Does it make a difference if the world knows if someone bought hair dye at the supermarket, flirted briefly with a stranger on the corner while waiting for the light to change, rented an X-rated video, or was denied credit for a car? Surely people can learn to live with such minor embarrassments. Indeed, such matters have been the topic of local gossip in small villages since human civilization began.
But many people in the United States moved out of small villages, or moved west, precisely to escape the strong social control that is inherent in settings in which ubiquitous surveillance makes almost any anonymous public action impossible and everyone remembers peoples' pasts. If current trends in surveillance technology development continue, then everyone in the country soon might find themselves back in the equivalent of a small town. Constant public identification, almost anywhere on the planet, by governments, by firms that want to shape peoples' preferences, by commercial competitors or jealous lovers, might become the norm.

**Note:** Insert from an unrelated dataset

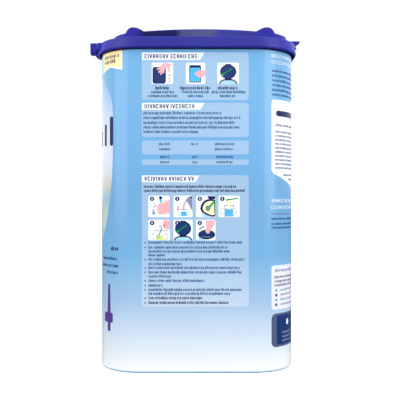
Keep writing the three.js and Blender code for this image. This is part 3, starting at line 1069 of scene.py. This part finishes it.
def motif_press(m):
    """A rosy hand that reaches down to a dark round lid."""
    m.shape("pale", 3, [(-4.2, -3.2), (-0.4, -5.5), (-3.8, -5.6)])
    m.disc("navy", 4, 0.5, -2.5, 4.7, 2.7)
    m.disc("deep", 5, 0.5, -1.9, 3.9, 1.6)
    m.art.disc("slate", m.s + 0.5, m.z - 3.1, 3.7, 1.2, 5, math.pi * 1.1, math.pi * 1.9)
    m.shape("pink", 7, [
        (0.3, 5.4), (5.1, 5.4), (4.8, 2.9), (3.8, 1.5), (2.8, 0.2), (2.0, -1.8), (0.6, -1.9),
        (-0.2, -0.7), (0.4, 1.3), (0.2, 3.5),
    ])
    m.line("slate", 3, (-3.3, 0.6), (-1.2, 2.1), 0.7)


def badge(art, s, z):
    """A small dark step mark at a tile's corner."""
    art.disc("navy", s, z, 1.25, 1.25, 9, steps=16)
    art.patch("white", s - 0.22, z - 0.6, s + 0.22, z + 0.6, 10)


def near_side(art):
    """Panels, tables and pictograms, as in the photograph, with plain strokes for words."""
    titled_panel(art, 151.8, 178.2, 174.1, 4.3, -0.2)
    tiles = (
        (-24.8, 11.9, motif_pack, (-23.0, -14.2), (-25.2, -12.3), (-26.8, -10.3)),
        (-5.8, 10.7, motif_tub, (-9.1, 8.1), (-8.1, 7.0), (-4.8, 4.1)),
        (11.7, 11.9, motif_lid, (12.0, 23.1), (8.6, 27.1), (13.1, 22.0)),
    )
    for s, width, motif, caption, middle, low in tiles:
        motif(tile(art, s, 172.5, width, 11.8))
        art.words("title", *caption, 158.4, 1.45)
        art.words("text", *middle, 156.2, 1.15)
        art.words("text", *low, 154.0, 1.15)
    titled_panel(art, 131.3, 150.3, 146.4, 4.4, -0.4)
    for z, right in ((144.5, 14), (141.9, 25), (139.2, 21), (136.6, 24), (134.1, 1.5)):
        art.words("text", -29.4, right, z, 1.15)
    art.block("panel", PANEL_LEFT, 121.6, PANEL_RIGHT, 129.3, 1, 1.0)
    art.block("panel", PANEL_LEFT, 115.8, PANEL_RIGHT, 118.8, 1, 0.6)
    for left, right in ((-20.8, -14.1), (-3.0, 1.4), (10.3, 20.9)):
        art.words("text", left, right, 127.3, 1.1)
        art.words("text", left + 0.6, right - 0.6, 120.2, 1.0)
        art.words("text", left + 0.6, right - 0.6, 117.3, 1.0)
    for left, right in ((-20.6, -13.8), (10.3, 20.9)):
        art.words("text", left, right, 124.5, 1.1)
    titled_panel(art, 37.1, 110.0, 106.2, 1.6, -2.2)
    art.words("title", -29.2, 22, 103.7, 1.15)
    art.words("title", -29.2, 27.4, 101.4, 1.15)
    rows = (
        (98.7, 11.9, (
            (-26.7, 11.9, motif_wash), (-12.7, 10.6, motif_pour),
            (-0.2, 10.8, motif_open), (12.3, 11.7, motif_cup),
        )),
        (85.3, 11.4, ((-26.7, 11.9, motif_stir), (-12.7, 10.6, motif_lid), (-0.2, 10.8, motif_press))),
    )
    for top, height, row in rows:
        for s, width, motif in row:
            motif(tile(art, s, top, width, height))
            badge(art, s + 2.1, top - 1.7)
    lines = (
        (72.7, 26), (69.9, 18), (67.7, 19), (65.6, -17), (63.2, 27), (60.7, -8), (58.6, 24), (56.1, 25),
        (53.8, -14), (51.4, 5), (48.8, -18), (46.4, 26), (44.2, 19), (41.8, 3), (39.2, 18),
    )
    for index, (z, right) in enumerate(lines):
        ink_name = "title" if index in (13, 14) else "text"
        art.words(ink_name, -26.6, right, z, 1.15)
        if index in (0, 1, 4, 6, 7, 9, 10, 11, 13, 14):
            art.block("text", -28.8, z - 0.4, -28.1, z + 0.4, 3)


# Layout of the side under the hinge
HINGE_LEFT = 42.3
HINGE_MIDDLE = SIDE_RUN


def hinge_side(art):
    """Headings, a white panel that comes to a point, a smaller panel and a dark box."""
    left, right = HINGE_LEFT, 2 * HINGE_MIDDLE - HINGE_LEFT
    for z, end in ((177.0, right - 26), (173.6, left + 24)):
        letter_row(art, left, end, z, 1.9, "white", 0.12)
    for k, short in enumerate((6, 2, 10, 4, 12, 30)):
        art.words("text", left + 0.3, right - short, 168.6 - 2.65 * k, 1.1)
    panel = [
        (left + 1.6, 152.6), (left + 0.4, 152.0), (left, 150.6), (left, 112.9),
        (left + 1.6, 111.0), (HINGE_MIDDLE, 88.6), (right - 1.6, 111.0), (right, 112.9),
        (right, 150.6), (right - 0.4, 152.0), (right - 1.6, 152.6),
    ]
    art.add("white", panel, 1)
    art.patch("navy", left + 3, 143.4, right - 3, 146.6, 2, 1.6)
    art.words("violet", left + 2.6, right - 20, 138.4, 1.1)
    for k in range(10):
        art.words("text", left + 2.6, right - 4 - 3 * (k % 3), 134.6 - 2.25 * k, 0.95)
    for k in range(3):
        art.words("text", left + 9 + 6 * k, right - 12 - 6 * k, 110.5 - 2.4 * k, 1.0)
    for z, end in ((95.9, left + 23), (92.2, left + 21)):
        letter_row(art, left, end, z, 1.9, "white", 0.12)
    art.block("slate", left, 88.3, left + 15, 88.7, 2)
    for z in (85.7, 82.9, 80.7):
        art.words("text", left, left + 22, z, 1.0)
    art.block("paper", left, 34.8, right, 59.6, 1, 1.4)
    art.words("haze", left + 2.4, right - 10, 56.6, 1.3)
    for z in (53.0, 50.6, 48.4):
        art.words("slate", left + 2, right - 8, z, 1.1)
    for k in range(4):
        z = 45.6 - 2.7 * k
        art.oval("slate" if k % 2 else "sky", left + 3.2, z, 0.9, 0.9, 3, steps=12)
        art.words("haze", left + 6.4, right - 14, z, 0.9)
    art.block("border", left, 13.7, right, 32.6, 1, 3.0)
    art.block("deep", left + 3.6, 14.9, right - 3.6, 31.4, 2, 1.5)
    art.oval("white", left + 13.2, 27.0, 1.2, 1.7, 3, steps=16)
    for z in (21.4, 19.0, 16.8):
        art.words("haze", left + 8, right - 8, z, 0.9)


# Layout of the side under the thumb tab
FRONT_EDGE = -42.3
FRONT_MIDDLE = -SIDE_RUN
PENNANT_TOP = 181


def front_side(art):
    """Gold pennants, a large pale oval, rising bars and a plain violet scoop, with no name on them."""
    middle = FRONT_MIDDLE
    mirrored = [(2 * middle - s, z) for s, z in reversed(OVAL_EDGE)]
    crown = [(middle - 20, 172.6), (middle, 173.6), (middle + 20, 172.6)]
    foot = [(middle + 20, 63.4), (middle, 61.8), (middle - 20, 63.4)]
    art.add("oval", OVAL_EDGE + foot + mirrored + crown, 1)
    left = 2 * middle - FRONT_EDGE
    for low, high in ((-58.6, FRONT_EDGE), (left, left + 16.3)):
        for ink_name, rim, notch, layer in (("white", 0.6, 171.2, 2), ("gold", 0.0, 172.2, 3)):
            tip, left_rim, right_rim = notch - 2.2, low - rim, high + rim
            art.add(ink_name, [
                (left_rim, tip), ((low + high) / 2, notch), (right_rim, tip),
                (right_rim, PENNANT_TOP), (left_rim, PENNANT_TOP),
            ], layer)
        # A strip of darker gold on the outer part of each pennant is painted shade
        edge = low if low > left + 30 else high - 7
        art.patch("amber", edge, 172.0, edge + 7, PENNANT_TOP, 3.5)
        for z in (177.2, 174.4):
            art.words("navy", low + 2, high - 1.4 if z > 176 else high - 3.6, z, 1.65, layer=4)
    art.words("title", -50.0, -44.1, 68.8, 1.7)
    for z, start in ((63.2, -59.5), (59.2, -60.0), (55.4, -54.0)):
        art.words("text", start, -44.3, z, 1.3)
    art.block("teal", -59.0, 66.2, -44.0, 66.5, 2)
    for s, width, high in ((-62.0, 2.4, 136.0), (-55.6, 2.6, 139.5), (-49.6, 2.8, 143.5)):
        art.patch("navy", s - width / 2, 127.0, s + width / 2, high, 4, 1.1)
    scoop(art, -51.7)


def scoop(art, s):
    """A plain upright scoop: a tapering handle, a square bowl and a short stem."""
    art.start()
    art.add("violet", [
        (s - 1.8, 32.4), (s + 1.3, 32.4), (s + 0.9, 48.2), (s + 0.3, 48.9), (s - 0.5, 48.9),
        (s - 1.0, 48.2),
    ], 2)
    art.patch("violet", s - 5.0, 27.0, s + 3.2, 32.6, 3, 0.8)
    art.patch("violet", s - 1.5, 22.0, s + 1.2, 27.2, 2, 0.4)


# Layout of the far side, which the photograph doesn't show
FAR_MIDDLE = 2 * SIDE_RUN


def far_side(art):
    """A plain table of values under a title, in the style of the near side."""
    left, right = FAR_MIDDLE - 29.7, FAR_MIDDLE + 29.7
    art.block("panel", left, 60.0, right, 178.2, 1, PANEL_ROUND)
    art.add("white", [(left, 174.1), (left + 31.4, 174.1), (left + 34.4, 178.2), (left, 178.2)], 2)
    letter_row(art, left + 1.4, left + 29, 176.1, 2.2)
    for k in range(24):
        z = 170.8 - 4.4 * k
        if k % 2:
            art.block("white", left + 1.4, z - 2.0, right - 1.4, z + 2.0, 2, 0.4)
        art.words("text", left + 2.4, left + art.rng.uniform(14, 26), z, 1.1)
        for column in (36, 48):
            art.words("text", left + column, left + column + 6, z, 1.1)
    art.block("panel", left, 37.1, right, 56.0, 1, PANEL_ROUND)
    for k in range(5):
        art.words("text", left + 1.4, right - 4 - 5 * (k % 3), 52.8 - 3.1 * k, 1.0)


# Studio

WORLD_LIGHT = 1.29
FLOOR_GLOW = 0.6
FLOOR_SIZE = 20.0
CARD_DROP = 0.002
CARD_GREY = 0.14
BACKDROP_RADIUS = 18.0
BACKDROP_GLOW = 1.05

# Softboxes a metre away: name, azimuth in degrees, width, power in watts
SOFTBOXES = [
    ("left_softbox", -57, 0.68, 7.4),
    ("right_softbox", 51, 0.56, 8.5),
]
SOFTBOX_TALL = 1.3
SOFTBOX_HEIGHT = 0.25
SOFTBOX_DISTANCE = 1.0
SOFTBOX_AIM = (0, 0, 0.1)


def stage_piece(bm, name, nodes):
    piece = new_piece(bm, name, nodes.material)
    return piece


def sheet(z):
    bm = bmesh.new()
    size = FLOOR_SIZE
    corners = ((-size, -size, z), (size, -size, z), (size, size, z), (-size, size, z))
    bm.faces.new([bm.verts.new(corner) for corner in corners])
    return bm


def make_floor():
    """A pale glowing floor, and a dark card under it that keeps light off the pack's undersides."""
    nodes = Nodes("floor_paper")
    nodes.paint((0.9, 0.9, 0.9, 1.0), 0.995, 1.005, 3)
    put(nodes.shader, {
        "Roughness": 0.9, "Specular IOR Level": 0.0,
        "Emission Color": WHITE, "Emission Strength": FLOOR_GLOW,
    })
    floor = stage_piece(sheet(0.0), "floor", nodes)
    floor.visible_diffuse = floor.visible_glossy = False
    dark = Nodes("card_paper")
    put(dark.shader, {
        "Base Color": (CARD_GREY, CARD_GREY, CARD_GREY, 1.0), "Roughness": 1.0, "Specular IOR Level": 0.0,
    })
    card = stage_piece(sheet(-CARD_DROP), "card", dark)
    card.visible_camera = False


def make_backdrop():
    """A white dome that only the camera sees, so that it adds no light."""
    bm = bmesh.new()
    bmesh.ops.create_uvsphere(bm, u_segments=48, v_segments=24, radius=BACKDROP_RADIUS)
    nodes = Nodes("backdrop_paper")
    put(nodes.shader, {
        "Base Color": (0.0, 0.0, 0.0, 1.0), "Emission Color": WHITE, "Emission Strength": BACKDROP_GLOW,
    })
    dome = stage_piece(bm, "backdrop", nodes)
    dome.visible_diffuse = dome.visible_glossy = dome.visible_shadow = False
    dome.visible_transmission = dome.visible_volume_scatter = False


def softbox(name, azimuth, width, power):
    """A soft rectangular light. Azimuth 0 is in front of the near side, positive towards +X."""
    light = bpy.data.lights.new(name, "AREA")
    light.shape = "RECTANGLE"
    light.size, light.size_y = width, SOFTBOX_TALL
    light.energy = power
    lamp = bpy.data.objects.new(name, light)
    turn = math.radians(azimuth)
    lamp.location = (
        SOFTBOX_DISTANCE * math.sin(turn), -SOFTBOX_DISTANCE * math.cos(turn), SOFTBOX_HEIGHT,
    )
    lamp.visible_camera = False
    lamp.rotation_euler = (Vector(SOFTBOX_AIM) - lamp.location).to_track_quat("-Z", "Y").to_euler()
    bpy.context.scene.collection.objects.link(lamp)


def make_studio():
    make_floor()
    make_backdrop()
    world = bpy.data.worlds.new("studio")
    world.use_nodes = True
    put(world.node_tree.nodes["Background"], {"Color": WHITE, "Strength": WORLD_LIGHT})
    bpy.context.scene.world = world
    for light in SOFTBOXES:
        softbox(*light)
    camera = bpy.data.cameras.new("camera")
    camera.lens = CAMERA_LENS
    camera.sensor_width = SENSOR
    camera.clip_start = 0.01
    eye = bpy.data.objects.new("camera", camera)
    eye.location = (CAMERA_X * MM, -(TUB_HALF + CAMERA_DISTANCE) * MM, CAMERA_HEIGHT * MM)
    eye.rotation_euler = (QUARTER, 0, 0)
    bpy.context.scene.collection.objects.link(eye)
    bpy.context.scene.camera = eye
    bpy.context.scene.view_settings.view_transform = "Standard"


make_studio()
make_tub()
make_collar(closure_plastic("collar_moulding", "2a2c8e", 0.38, COLLAR_SHINE, collar_painted_shade_and_light))
make_lid(closure_plastic("lid_moulding", "2a2b92", 0.4, LID_SHINE, wall_painted_shadow_and_sheen))
make_print()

Although preserving a degree of public anonymity is desirable in order to minimize social embarrassment, and important in order to limit social and cultural control, there is a more fundamental reason to resist the erosion of public anonymity. Individuals may not care who knows where they go, who they talk to, or what they do. But, if powerful public or private parties can know where everybody goes, whom everybody talks to, and what everybody is doing, then that can create enormous social vulnerability and the potential for abusive social and political control. The nation's founding fathers adopted a system of government based on checks and balances, arguing that no one in positions of power should be trusted to always act in the public interest, and for the preservation of freedom and civil liberties. That concern remains valid today.